Compromise an ‘iffy’ word
The Founding Fathers created a legislative branch with two bodies, and an independently elected chief executive with veto power, because they didn’t want it to be easy for a transient majority to ram legislation through.
But it seems unlikely they meant for it to be this hard. Obama has been beating his head against a recalcitrant Republican House majority for weeks.
He’s trying to raise the federal debt ceiling to keep from running up hundreds of millions of needless bills from a government shutdown, and to keep America’s credit rating from being downgraded, which would cost billions more, and scare our creditors.
He has been making what seems to be a good-faith effort to meet the Republicans’ expressed desire for spending cuts, while trying to satisfy Democrats with some revenue increases and saving some programs.
The Founding Fathers probably didn’t envision the problems that a system designed to represent the popular will – the U. S. House of Representatives – could get frozen up by rampant partisanship.
A major reason is structural. Through a series of well-meaning bills and decisions by the U. S. Supreme Court, coupled with intense partisan behavior, the re-drawing of House district boundaries every 10 years to account for population shifts has become a nightmare.
(In Texas, redistricting sometimes comes more often than once a decade – usually due to court decisions. But in 2003, it was due to the desire of former U.S. House Republican Majority Leader Tom DeLay, then-Texas House Speaker Tom Craddick and Gov. Rick Perry to junk a court-drawn plan and draw a new one to throw out senior Democrats and pad the Republican congressional majority.)
The redistricting process has been commandeered in Texas and other states by the party in control at the time to help their side and punish the other side. The result is that most congressional elections are now decided in party primaries, not the general election.
Many Republican districts have been pushed to the right, while the remaining Democratic districts are pushed to the left. So an issue stance that might appeal to independents and the other party in a general election can get a candidate killed in his own party primary.
So that leaves us with a House with many members at opposite ends of the political spectrum. Plus the new Republican House majority includes several dozen new members, elected with the help of Tea Party backers, who think “compromise” is a dirty word.
For a president to find the middle in that kind of situation is very, very tough.
But, you’ve also go to sympathize a little bit with House Speaker John Boehner. He’s speaker because of all those new Republican Tea Partiers. But Boehner has a herd of mavericks by their tails, and trying to train them to behave is producing a lot of injured cowpokes and busted corrals.

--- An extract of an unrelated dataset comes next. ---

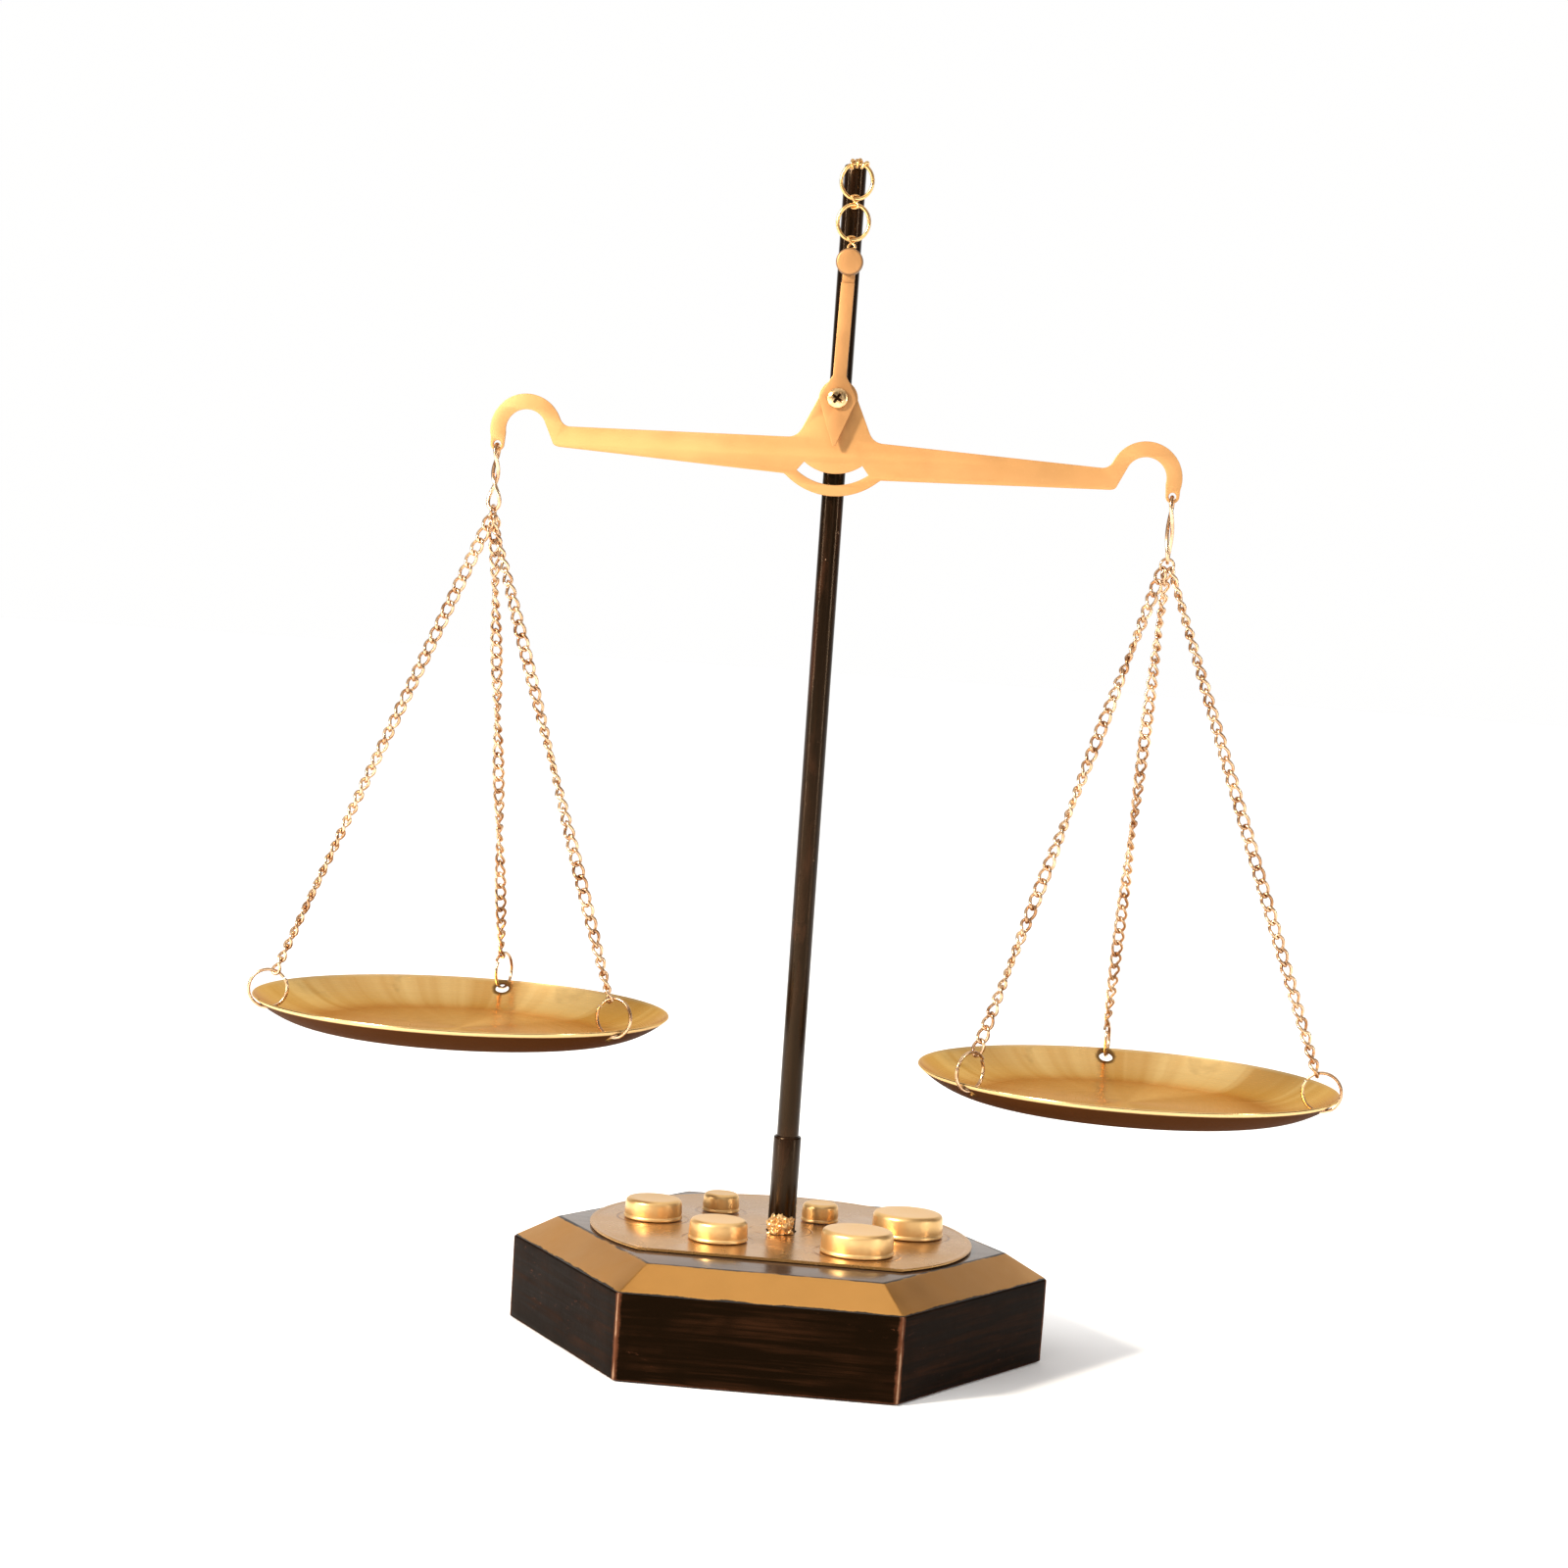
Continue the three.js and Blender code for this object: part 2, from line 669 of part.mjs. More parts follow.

What to do about the system is another question entirely. Republican state Sen. Jeff Wentworth of San Antonio again pursued his biennial effort of almost two decades to try to get Texas to join a half dozen other states in setting up a commission to perform congressional redistricting.
Wentworth has been trying to get the redistricting process removed from the politics of the Legislature. But even though the Texas Senate has passed it a couple of times, it’s always died in the House. And this year, Wentworth couldn’t muster the two-thirds Senate vote to bring it to the floor.
One reason is the Republicans now have a 19-12 edge in the Senate over the Democrats. A Republican state representative noted privately that partisan Republicans question why Wentworth is still pushing the commission idea, now that their party is in control of drawing the lines.
By the time you read this, the debt limit debate hopefully will be over, and the country’s AAA credit rating on its debt preserved.
Whether it has or hasn’t, the die-hards in the U.S. House, at the opposite ends of the political spectrum, are unlikely to begin reaching amicable compromises enough to link arms and break into “Kumbya” anytime soon.
And it’s hard to know how to fix the system, when those who would be responsible for doing it were elected under that selfsame system.
Good luck, Mr. President. If you can swing this, you might have the moxie to negotiate peace to the Middle East.
And So On. . . . Upon hearing that Gov. Rick Perry says he was “called” to run for president, one wag said, “I hate crank calls.”